While the School Committee still claimed not to accept any plan for forced busing, this plan was met with less instances of violence than the first phase. In May 1977, Garrity released Phase III, meant to shift control of implementation back to the Boston school system. Despite the School Committee's enduring resistance to busing, the constituents of Boston came to the slow realization that the Committee members themselves were the "architects of inferior schools."

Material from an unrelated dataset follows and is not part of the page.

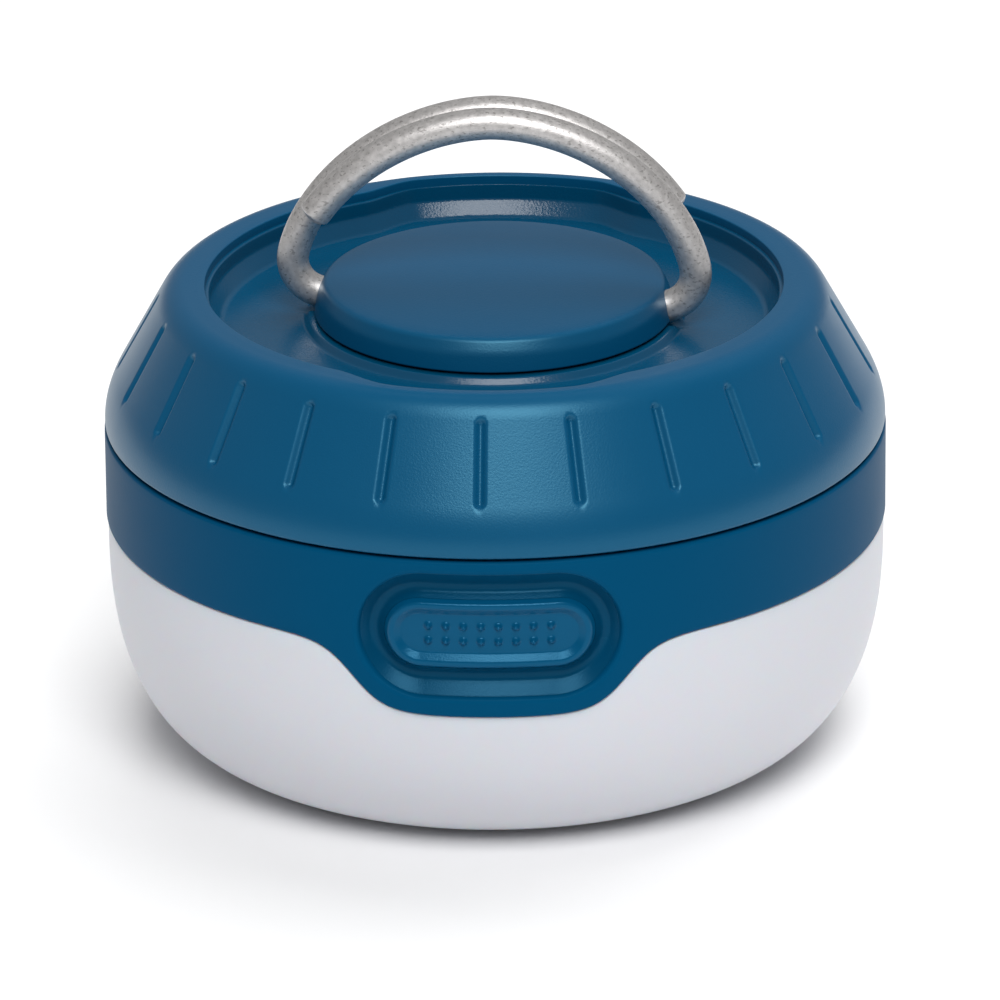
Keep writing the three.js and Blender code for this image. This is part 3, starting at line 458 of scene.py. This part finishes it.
def ring_rows(size, profile, straight, arc):
    """Rings round a stadium: each profile entry is (offset from its outline, radius from the axis)."""
    rows = []
    for offset, radius in profile:
        outline, _ = stadium(size, offset, straight, arc)
        rows.append(on_band(outline[:, 0], outline[:, 1], radius))
    return np.stack(rows)


DOTS = {"columns": 8, "rows": 2, "pitch": 1.45, "row_pitch": 1.3, "radius": 0.45, "height": 0.45}


def dots(x, z):
    """How far the button's dots stand out of its face."""
    rise = np.zeros_like(x)
    for row in range(DOTS["rows"]):
        for column in range(DOTS["columns"]):
            dx = x - (column - (DOTS["columns"] - 1) / 2) * DOTS["pitch"]
            dz = z - BUTTON_Z - (row - (DOTS["rows"] - 1) / 2) * DOTS["row_pitch"]
            away = np.clip(np.hypot(dx, dz) / DOTS["radius"], 0, 1)
            rise = np.maximum(rise, DOTS["height"] * (1 + np.cos(math.pi * away)) / 2)
    return rise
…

In the November 1977 school board elections, three vocal anti-busing School Committee members were defeated, while John D. O'Bryant became the first black man to be elected to the Committee in the 20th century. In 1982, Judge Garrity officially turned over monitoring of desegregation to the State Board of Education.

==Results==
For more than a decade Boston's school system was degraded by violence, hatred, and a breakdown of education. The results of this struggle for equality were not lasting. As of late 1989 Boston's School Committee continued to circumvent racial balance regulations. At a meeting in December of that year the Committee discussed racial statistics. One member made a telling inquiry about the Committee's policy: "We are excluding the Latin Schools because the numbers of students are predominantly white, is that it?" Another member provided the official response, to wit, that Latin schools were not incorporated because their admissions were different.

In the 2003-04 school year the majority of black and Latino students in Boston attended schools that were, on average, approximately 10 percent white. In 2003, of all the Boston schools found to be struggling and in need of "corrective action", 90 percent were non-white. It was found that, since 1999, white students had attended schools that had become progressively whiter every year.